For eeNews Europe readers, the announcement potentially signals how RISC-V could enter mainstream automotive microcontroller and domain-controller designs, with implications for SoC partitioning, toolchains and long-term sourcing strategies. It may also shape how European OEMs and Tier1s balance Arm-based and RISC-V-based platforms in future programs.

System-level reference for real-time RISC-V ECUs

RT-Europa is described as a “gold standard” reference for automotive real-time processors, providing a standardised foundation for SoC design, performance and interfacing, virtualisation and ecosystem integration. Instead of treating each RISC-V implementation as a bespoke project, the platform defines a common system-level layer intended to keep IP blocks, software stacks and tools interoperable.

According to Quintauris, the platform supports the RT-Europa Profile released earlier this year and extends it with reference architectures covering CPU clusters, memory hierarchies and peripheral integration. OEMs and Tier1 suppliers can, in principle, use that reference to evaluate different RISC-V IP options while maintaining comparable benchmarks for real-time performance and interrupt latency.

The RISC-V automotive platform is tightly linked to the Quintauris Test Automation Framework (QNTAF), which is used to validate hardware–software combinations and perform formal benchmarking. For engineers, that potentially offers a way to compare different IP vendors or software stacks without rebuilding an entire evaluation environment for each project. In the longer term, such a shared reference could influence how suppliers package functional safety artefacts and how quickly design teams can swap or re-qualify IP.

Ecosystem, validation tools and CES 2026 plans

The company positions RT-Europa as a step towards ecosystem-level alignment around RISC-V in automotive. The reference architectures are developed with IP, software and toolchain partners so that operating systems, compilers and debuggers can be integrated against a common baseline. With founding companies including Bosch, Infineon, Nordic Semiconductor, NXP, Qualcomm and STMicroelectronics, the initiative could resonate strongly in Europe, where many of those players already sit in OEM and Tier1 supply chains.

“As RT-Europa, we are providing the automotive RISC-V ecosystem with a concrete path to production-ready solutions,” said Angel Berrio, CPO of Quintauris. “By standardizing system-level interfaces and validating real-time performance across hardware and software, RT-Europa allows developers to accelerate innovation, reduce integration risks, and bring next-generation automotive processors to market faster.”

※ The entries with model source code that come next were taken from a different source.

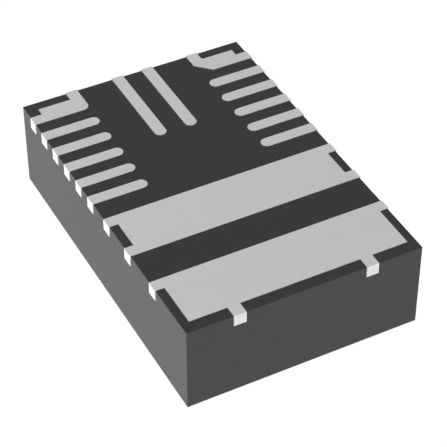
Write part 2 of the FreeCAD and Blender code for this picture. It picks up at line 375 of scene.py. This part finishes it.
def seen(finish):
    """One for the camera's own rays and for those that metal or glass sends on, else nought."""
    rays = [finish.node("ShaderNodeLightPath", {}, {}, out=kind)
            for kind in ("Is Camera Ray", "Is Glossy Ray", "Is Transmission Ray")]
    return (rays[0] + rays[1] + rays[2]).clamped()


sheet = finish_named("white_sheet")
paper = sheet.node("ShaderNodeBsdfDiffuse", {}, {"Color": (paper_white, paper_white, paper_white, 1)})
glow = sheet.node("ShaderNodeEmission", {}, {"Color": (1, 1, 1, 1), "Strength": glow_level})
clear = sheet.node("ShaderNodeBsdfTransparent", {}, {"Color": (1, 1, 1, 1)})
from_below = sheet.node("ShaderNodeNewGeometry", {}, {}, out="Backfacing")
factor_in, first_in, second_in = 0, 1, 2
white = sheet.node("ShaderNodeMixShader", {}, {
    factor_in: 1 - paper_share, first_in: paper, second_in: glow})
shown = sheet.node("ShaderNodeMixShader", {}, {
    factor_in: seen(sheet) * (1 - from_below), first_in: clear, second_in: white})
sheet.node("ShaderNodeOutputMaterial", {}, {"Surface": shown})
floor_mesh.materials.append(sheet.owner)

# Light
# A white room, a long low soft light on the left and a little behind, a weaker one in front, and
# one high up, behind on the left.

room_level = 0.31
bpy.context.scene.world = bpy.data.worlds.new("room")
room = Finish(bpy.context.scene.world)
level = room_level + seen(room) * (1 - room_level)
air = room.node("ShaderNodeBackground", {}, {"Color": (1, 1, 1, 1), "Strength": level})
room.node("ShaderNodeOutputWorld", {}, {"Surface": air})


def soft_light(name, place, length, height, level):
    """A soft lamp that faces the module, and lights a white sheet there to a level at square on."""
    place = Vector(place) * MM
    data = bpy.data.lights.new(name, "AREA")
    data.shape = "RECTANGLE"
    data.size = length * MM
    data.size_y = height * MM
    data.energy = level * math.pi ** 2 * place.length_squared
    lamp = bpy.data.objects.new(name, data)
    lamp.location = place
    lamp.rotation_mode = "QUATERNION"
    lamp.rotation_quaternion = (-place).to_track_quat("-Z", "Y")
    bpy.context.scene.collection.objects.link(lamp)


soft_light("left_light", place=(-58, 14, 1.6), length=60, height=2.8, level=0.495)
soft_light("front_light", place=(6, -60, 1.6), length=120, height=2.8, level=0.05)
soft_light("overhead_light", place=(-26, 34, 54), length=30, height=30, level=0.15)

bpy.context.scene.view_settings.view_transform = "Standard"
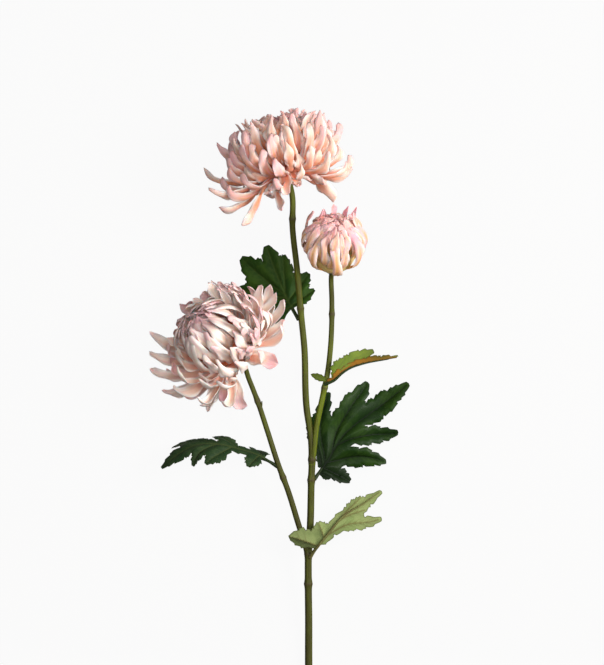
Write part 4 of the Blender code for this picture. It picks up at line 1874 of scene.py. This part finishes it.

Quintauris plans to showcase RT-Europa reference architectures at CES 2026 in Las Vegas, alongside an early release of QNTAF, with demonstrations at both its own and Infineon’s spaces. The platform is expected to be available to customers and partners from January 2026, giving automotive design teams a defined window to evaluate RISC-V options against upcoming vehicle programs and E/E architectures.